I am thinking of the myriad unresolved hurts between people who love each other. I am thinking of the missed opportunity to love. I am thinking of the special lovability of those who are different. I am thinking of the challenge of loving those who are difficult.

I am thinking of how time is swept away, never to return. I am wondering if Big Babe, my oldest son, living in Berlin, is right to despair of discovering sincerity dwelling in the human heart.

I am thinking about the violence in Iran and the countless cases of missing children in this country, the sad fact that most are discovered to have been murdered. I am thinking about escaping to Paris. I am thinking of visiting my sister in the Holy Land. I think, happily, of the easy love between us.

As this Father's Day wanes, I contemplate a puzzle worthy of the Sphinx -- when is a father not a father? When is a daughter not a daughter?

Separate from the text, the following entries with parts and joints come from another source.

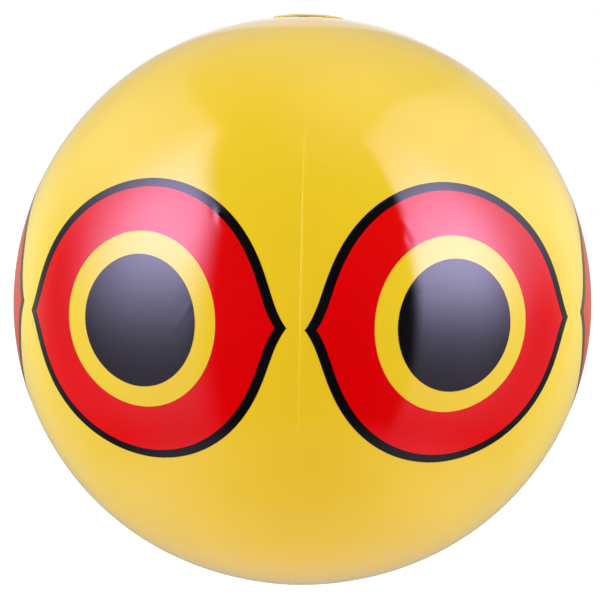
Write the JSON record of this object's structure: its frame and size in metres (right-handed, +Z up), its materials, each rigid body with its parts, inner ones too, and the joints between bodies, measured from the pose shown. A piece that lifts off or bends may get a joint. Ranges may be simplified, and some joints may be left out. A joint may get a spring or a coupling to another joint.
{
  "type": "bird scare balloon",
  "caption": "Inflatable yellow PVC ball with printed eyes all round, pole caps, a folding hanging tab and a push-in valve, hung over crops to frighten birds.",
  "frame": {"origin": "under the middle of the ball, on the flat outer face of the lower pole cap", "axes": "+Z up through both poles, -Y towards the front, where the seam between two eyes runs down the middle"},
  "size_m": [0.3954, 0.4068, 0.3941],
  "materials": {
    "yellow_film": "glossy calendered PVC film",
    "black_ink": "black screen-printed ink on glossy film",
    "red_ink": "red screen-printed ink on glossy film",
    "yellow_patch": "thicker yellow PVC sheet, welded",
    "valve_pvc": "soft milky moulded PVC"
  },
  "bodies": {
    "balloon": {"gore_front_right": "yellow_film", "gore_side_right": "yellow_film", "gore_rear_right": "yellow_film", "gore_rear_left": "yellow_film", "gore_side_left": "yellow_film", "gore_front_left": "yellow_film", "eye_outline_front_right": "black_ink", "eye_outline_side_right": "black_ink", "eye_outline_rear_right": "black_ink", "eye_outline_rear_left": "black_ink", "eye_outline_side_left": "black_ink", "eye_outline_front_left": "black_ink", "eye_iris_front_right": "red_ink", "eye_iris_side_right": "red_ink", "eye_iris_rear_right": "red_ink", "eye_iris_rear_left": "red_ink", "eye_iris_side_left": "red_ink", "eye_iris_front_left": "red_ink", "eye_pupil_front_right": "black_ink", "eye_pupil_side_right": "black_ink", "eye_pupil_rear_right": "black_ink", "eye_pupil_rear_left": "black_ink", "eye_pupil_side_left": "black_ink", "eye_pupil_front_left": "black_ink", "top_cap": "yellow_patch", "bottom_cap": "yellow_patch", "tab_foot": "yellow_patch", "valve_base": "valve_pvc", "valve_membrane": "valve_pvc"},
    "hanging_tab": {"hang_tab": "yellow_patch"},
    "stem": {"valve_stem": "valve_pvc", "plug_strap": "valve_pvc"},
    "plug": {"valve_plug": "valve_pvc"},
    "flap": {"valve_flap": "valve_pvc"}
  },
  "joints": [
    {"name": "tab_fold", "type": "hinge", "parent": "balloon", "child": "hanging_tab", "pos_m": [0, 0, 0.39425], "axis": [1, 0, 0], "range_deg": [0, 180]},
    {"name": "stem_pull", "type": "slide", "parent": "balloon", "child": "stem", "axis": [0.2886, 0.4998, -0.8166], "range_m": [0, 0.012], "deforming": ["valve_membrane"]},
    {"name": "plug_pull", "type": "slide", "parent": "stem", "child": "plug", "axis": [0.2886, 0.4998, -0.8166], "range_m": [0, 0.012], "deforming": ["plug_strap"]},
    {"name": "flap_swing", "type": "hinge", "parent": "stem", "child": "flap", "pos_m": [0.05774, 0.0884, 0.04723], "axis": [0.4083, 0.7072, 0.5772], "range_deg": [0, 65], "stiffness_Nm_per_rad": 0.00001}
  ]
}
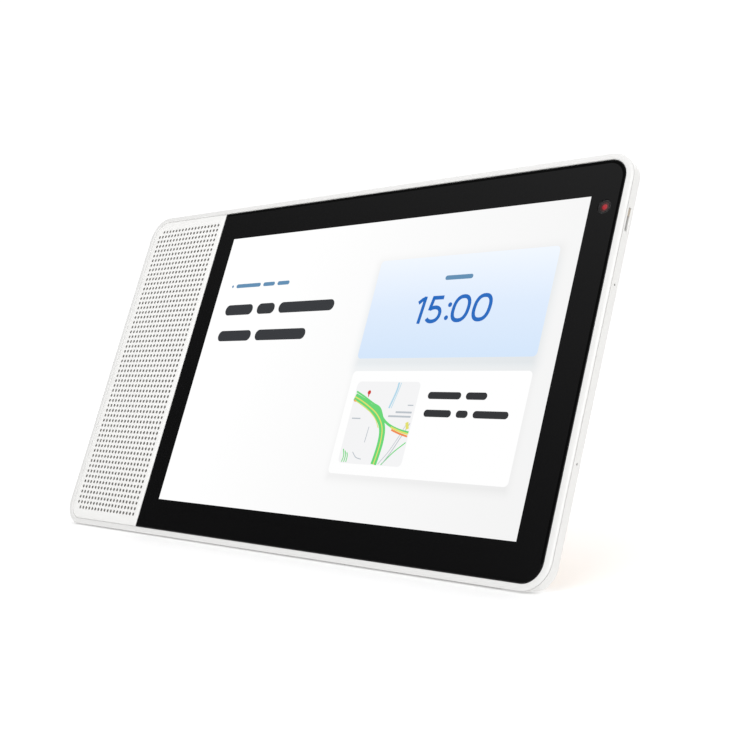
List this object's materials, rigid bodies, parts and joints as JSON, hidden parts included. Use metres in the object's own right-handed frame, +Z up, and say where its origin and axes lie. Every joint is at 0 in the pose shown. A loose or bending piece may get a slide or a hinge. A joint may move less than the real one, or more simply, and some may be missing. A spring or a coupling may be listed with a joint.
{
  "type": "smart display",
  "caption": "Leaning smart display: white frame, perforated speaker grille at one end, glass-fronted screen, sliding camera shutter and a wooden-backed wedge foot.",
  "frame": {"origin": "under the middle of the stand on the table, halfway along its width and its depth", "axes": "+X right along the front, +Y to the rear, +Z up; the screen faces -Y and leans back 20 degrees"},
  "size_m": [0.3114, 0.1358, 0.1621],
  "materials": {
    "bezel_white": "satin white moulded plastic",
    "grille_white": "matt white plate with a warm cast",
    "speaker_cloth": "dark acoustic cloth",
    "cover_glass": "polished glass, printed black behind its border",
    "adhesive": "black foam tape",
    "clear_bond": "clear optical adhesive",
    "display": "lit picture",
    "diffuser": "clear acrylic and white films",
    "tray_steel": "stamped bright steel",
    "middle_aluminium": "stamped aluminium",
    "circuit_board": "green solder mask",
    "chips": "black moulded packages",
    "flex": "amber polyimide",
    "connector": "natural nylon",
    "led": "phosphor",
    "black_plastic": "black moulded plastic",
    "lens": "coated lens",
    "mark": "red paint",
    "blade": "black spring steel strip",
    "knob": "beige plastic",
    "gasket": "black silicone",
    "screw_steel": "blackened steel",
    "can_steel": "tinned steel",
    "pad": "soft grey-blue thermal pad",
    "spreader": "anodised aluminium sheet",
    "lead": "insulated wire",
    "coax": "black coaxial lead",
    "button_white": "satin white plastic",
    "box_black": "black glass-filled plastic",
    "basket_steel": "black coated steel",
    "magnet": "sintered magnet",
    "yoke_steel": "zinc plated steel",
    "surround": "soft rubber",
    "spider": "doped cotton",
    "copper": "enamelled copper winding",
    "cone": "coated paper",
    "shell_white": "satin white moulded plastic",
    "back_wood": "fine straight-grained bamboo, satin lacquer",
    "foot_rubber": "light grey rubber"
  },
  "bodies": {
    "housing": {"front_bezel": "bezel_white", "grille_plate": "grille_white", "grille_cloth": "speaker_cloth", "cover_glass": "cover_glass", "glass_adhesive": "adhesive", "optical_bond": "clear_bond", "lcd_cell": "display", "light_guide": "diffuser", "backlight_tray": "tray_steel", "led_strip": "led", "display_driver": "circuit_board", "display_ribbon": "flex", "camera_sleeve": "black_plastic", "camera_lens": "lens", "camera_module": "black_plastic", "camera_board": "circuit_board", "camera_ribbon": "flex", "light_sensor": "chips", "side_microphones": "circuit_board", "top_microphones": "circuit_board", "microphone_gaskets": "gasket", "mid_plate": "middle_aluminium", "plate_screws": "screw_steel", "main_board": "circuit_board", "main_chips": "chips", "board_connectors": "connector", "shield_cans": "can_steel", "thermal_pads": "pad", "heat_spreader": "spreader", "board_screws": "screw_steel", "antennas": "flex", "antenna_leads": "coax", "button_board": "circuit_board", "tact_switches": "can_steel", "speaker_box": "box_black", "speaker_baffle": "box_black", "driver_basket": "basket_steel", "driver_magnet": "magnet", "driver_yoke": "yoke_steel", "driver_surround": "surround", "driver_spider": "spider", "radiator_surrounds": "surround", "speaker_lead": "lead", "rear_shell": "shell_white", "back_panel": "back_wood", "end_cap": "shell_white", "rubber_feet": "foot_rubber", "end_feet": "foot_rubber", "power_inlet": "black_plastic"},
    "shutter": {"shutter_blade": "blade", "shutter_mark": "mark", "shutter_knob": "knob"},
    "volume_down": {"volume_down_button": "button_white"},
    "volume_up": {"volume_up_button": "button_white"},
    "mute": {"mute_switch": "button_white"},
    "cone": {"driver_cone": "cone", "voice_coil": "copper", "dust_cap": "cone"},
    "upper_passive": {"upper_radiator": "cone"},
    "lower_passive": {"lower_radiator": "cone"}
  },
  "joints": [
    {"name": "shutter_slide", "type": "slide", "parent": "housing", "child": "shutter", "axis": [0, -0.342, -0.9397], "range_m": [0, 0.006]},
    {"name": "volume_down_press", "type": "slide", "parent": "housing", "child": "volume_down", "axis": [0, -0.342, -0.9397], "range_m": [0, 0.00035], "stiffness_N_per_m": 1500},
    {"name": "volume_up_press", "type": "slide", "parent": "housing", "child": "volume_up", "axis": [0, -0.342, -0.9397], "range_m": [0, 0.00035], "stiffness_N_per_m": 1500},
    {"name": "mute_slide", "type": "slide", "parent": "housing", "child": "mute", "axis": [1, 0, 0], "range_m": [0, 0.002]},
    {"name": "cone_travel", "type": "slide", "parent": "housing", "child": "cone", "axis": [0, -0.9397, 0.342], "range_m": [-0.0012, 0.0012], "stiffness_N_per_m": 2000},
    {"name": "upper_passive_travel", "type": "slide", "parent": "housing", "child": "upper_passive", "axis": [0, -0.9397, 0.342], "range_m": [-0.001, 0.001], "stiffness_N_per_m": 1500},
    {"name": "lower_passive_travel", "type": "slide", "parent": "housing", "child": "lower_passive", "axis": [0, -0.9397, 0.342], "range_m": [-0.001, 0.001], "stiffness_N_per_m": 1500}
  ]
}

I think of how I recently explained the essence of being adopted thusly:

Imagine a plant uprooted from its native soil, replanted in a beautiful grove. The new soil is hospitable to growth, but the plant is nevertheless the product of another grove, transplanted into foreign soil.

I am thinking that my adoption is a fascinating part of me but hardly the totality of who I am. For instance, I am so much more defined by my thirst for knowledge and adventure.

I am thinking about what hasn't yet happened and I what I would like to say.

I am thinking about making a point. I am thinking about breaking through.

I am thinking of nothing and everything.

And suddenly, what I have lost turns into what I have not yet found.